Peotry is sissy stuff that rhymes
So says the great sage Molesworth, who then informs us that the only poem in the English language is The Brook. He does also mention Wordsworth, Shakespeare, Tennyson, 't s eliot christopfer fry auden etc' and that famous poem SIR THE BURIAL SIR OF SIR JOHN MOORE SIR AT CORUNNA SIR, so something is sticking in his brane. Apart from Hilary McKay in her Exiles books, I can’t think of a modern children’s author whose books are full of literary references.* That’s a pity, because it’s a painless introduction. It was reading Arthur Ransome that taught me about the red glare on Skiddaw rousing the burghers of Carlisle, the boy standing on the burning deck and stout Cortes on a peak in Darien.

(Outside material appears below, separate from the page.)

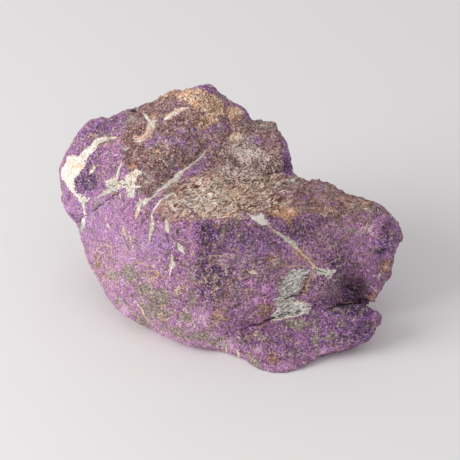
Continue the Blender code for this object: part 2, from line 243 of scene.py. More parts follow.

dovegreyreader’s post about learning poetry by heart inspired these thoughts. Like Lynne, these days I can’t even remember my own mobile number yet my head is stuffed with poetry of various kinds. Is there a difference between words you just remember (nursery rhymes, hymns) and something you learn deliberately? Either can be invaluable for plucking from the mind at a suitable moment. I learnt Henry V’s Agincourt speech when I was young and found it terribly useful at the dentist’s. An elderly woman told me that when she was in hospital and very weak, it was a comfort that she could recall chunks of the Prayer Book without effort.
In The Faber Popular Reciter (1978), Kingsley Amis says, ‘When I was a schoolboy before the Second World War, the majority of poems in this book were too well known to be worth reprinting.’ He says the book is intended not for reciting in the way that people used to but for reading aloud. The qualities required are ‘absolute clarity, heavy rhythms and noticeable rhymes with some break in the sense preferred at the end of the line.’ This means including a lot of ‘good bad’ poetry and leaving out some of the best, to fit the brief. These are the kinds of poems that Nancy and Peggy Blackett and countless other children were made to learn by heart: Sir Patrick Spens, The Royal George (one of Molesworth’s!), Gray’s ‘Elegy’, Upon Westminster Bridge, The Village Blacksmith, Home Thoughts From Abroad, The Charge of the Light Brigade, O Captain! My Captain! And many, many more.
I can still remember odd things I was made to learn at school, from ‘Overpopulation is too many people living in a country for the resources of that country to support.’ to Vivamus mea Lesbia, atque amemus. One teacher I knew used to make his class learn the American Declaration of Independence (they were very proud of it) while another would dazzle his pupils by reciting the entire Periodic Table, inspiring them to want to do the same. These were not especially bright children but they enjoyed the competitive element. So is it cruel to make children learn poetry, or will they thank you for it later? I’ve just found
this. Perhaps fashions are about to change.
*Correction. I remembered later that Jacqueline Wilson is another.